Roberts goes on to explain that when states agreed to participate in Medicaid, they could never have anticipated that Congress would fundamentally transform the program into a broad-based entitlement covering a completely new (and sizeable) population. Medicaid expansion meant, among other things, that the program would now offer coverage to anyone making less than about $16,000 a year, including able-bodied, childless adults of working age.

It’s these able-bodied adults, not the traditional Medicaid enrollees, that the Trump administration’s policy on work requirements targets. According to The New York Times, “The Trump administration said that state Medicaid officials could not impose work requirements on pregnant women, elderly beneficiaries, children or people who were unable to work because of a disability.” In other words, all the people covered by Medicaid before Obamacare’s radical expansion of the program are exempt from work requirements.

We should therefore understand the announcement about work requirements as a corrective to Obamacare’s massive expansion of Medicaid, which accounts for the vast majority of coverage gains under the Affordable Care Act. By putting millions of able-bodied adults on the Medicaid rolls, Obamacare created perverse incentive for those enrollees to limit their income so they could keep their Medicaid coverage.

Work Requirements Will Free People From Dependency

Such incentives are powerful—and in the long run, harmful to welfare beneficiaries. Work requirements are a proven way to unwind perverse incentives and improve people’s lives.

By contrast, progressives consider work requirements insulting and demeaning. They say conservative rationales for them are at best disingenuous and at worst malicious. Recently, the Washington Post’s Elizabeth Bruenig wrote: “For conservatives and thus-inclined Democrats, work requirements are about making sure that people who receive federal aid aren’t lazy loafers living off the dole — ‘welfare queens’ in Reaganite parlance.”

But nothing could be further from the truth—or the actual record of work requirements. The 1996 welfare-reform bill (the Personal Responsibility and Work Opportunity Reconciliation Act) saw a significant drop in the number people receiving cash assistance through Temporary Assistance for Needy Families, or TANF. The key element was allowing states to create work requirements, which most of them did.

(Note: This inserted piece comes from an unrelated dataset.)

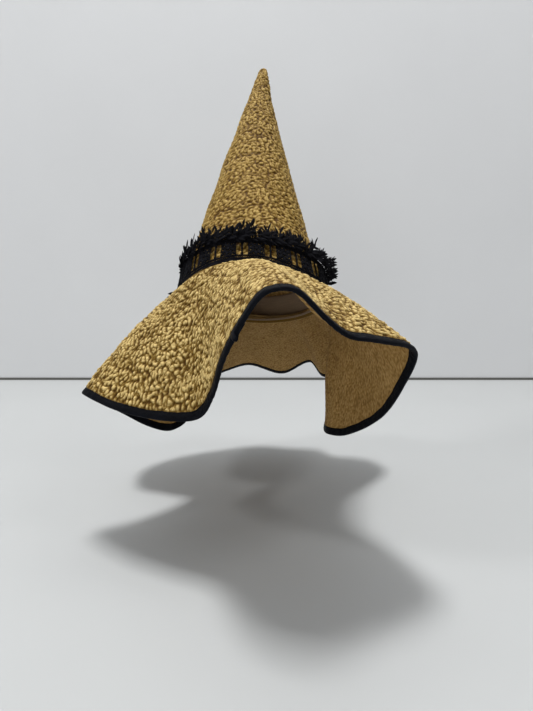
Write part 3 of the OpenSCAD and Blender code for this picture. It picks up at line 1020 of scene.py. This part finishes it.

But the Obama administration encouraged states to waive work TANF requirements, with the result that by 2015, 42 states had partially or completely waived them, and food stamp enrollment skyrocketed to nearly 46 million (from 17 million in 2000).

Some states pushed back. In 2013, Kansas reinstated work requirements for able-bodied, childless adults on food stamps, and the results were unambiguous. By 2016, the number of able-bodied adults had dropped by 75 percent. Within the first year of reinstating work requirements, more than half of those leaving food stamps found employment. Their incomes rose by an average of 127 percent per year.

Such results shouldn’t shock. Long-term welfare tends to trap people in poverty, and policies like work requirements free welfare recipients from the trap. The Trump administration, to its credit, seems to understand this. Insofar as expanded Medicaid has become a lot like food stamps—a broad-based entitlement for childless, abled-bodied adults—including work requirements will help enrollees get what they really need: full-time employment.